With the passing of Steve Jobs last month, there have been countless tributes to the man who created the company that changed the world. But along side all the amazingly beautiful, functional and revolutionary products Jobs created, there is a slighter darker side to Apple, which rarely makes headlines.
It was back in the spring of 2010 when at least 10 suicides were reported at Foxconn's manufacturing plant in Shenzhen China. Foxconn is the world's largest electronic manufacturer making product for Hewlett-Packard, Nokia and Apple's iPad.
With nearly one million employees throughout China, the suicides raised many questions about the safety and working conditions for the people working in those plants.
As research for his show, Daisey visited Foxconn—a place many journalists and Americans have never visited—and what he found surprised him beyond belief.

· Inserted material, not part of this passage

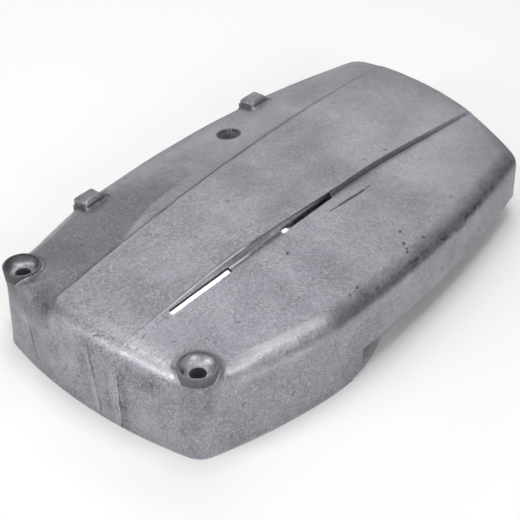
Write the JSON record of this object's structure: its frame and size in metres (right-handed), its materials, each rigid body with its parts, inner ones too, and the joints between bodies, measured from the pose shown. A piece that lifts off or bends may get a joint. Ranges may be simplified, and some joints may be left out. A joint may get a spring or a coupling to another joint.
{
  "type": "flywheel cover",
  "caption": "Cast aluminium flywheel cover for a small engine, with a raised crowned band, cooling slots, screw bosses and a round skirt for the flywheel.",
  "frame": {"origin": "midway between the two end screws, on the deep rim's face", "axes": "+X from the screw end to the far end, +Y to the lug side, +Z out of the rim to the crowned top"},
  "size_m": [0.2601, 0.1457, 0.041],
  "materials": {
    "casting": "raw sand casting, oil darkened, dull"
  },
  "bodies": {
    "root": {"flywheel_cover": "casting"}
  },
  "joints": []
}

"What I was really shocked by was institutionalized dehumanization," he says. "The systems that are put in place are working and the objective of them working is to work people, basically, to death."
Most Americans don't give a second thought to how our toys and gadgets are made or how they make it onto store shelves. Daisey hopes his story will open a few eyes.
But without a question, he believes Steve Jobs, knew what the conditions where on the ground at Foxconn. And the same goes today for Apple's new CEO Tim Cook. "Apple is a company that believes in micromanagement. They pay attention to details," says Daisey. "There is not question in my mind that they know what conditions are like on the ground."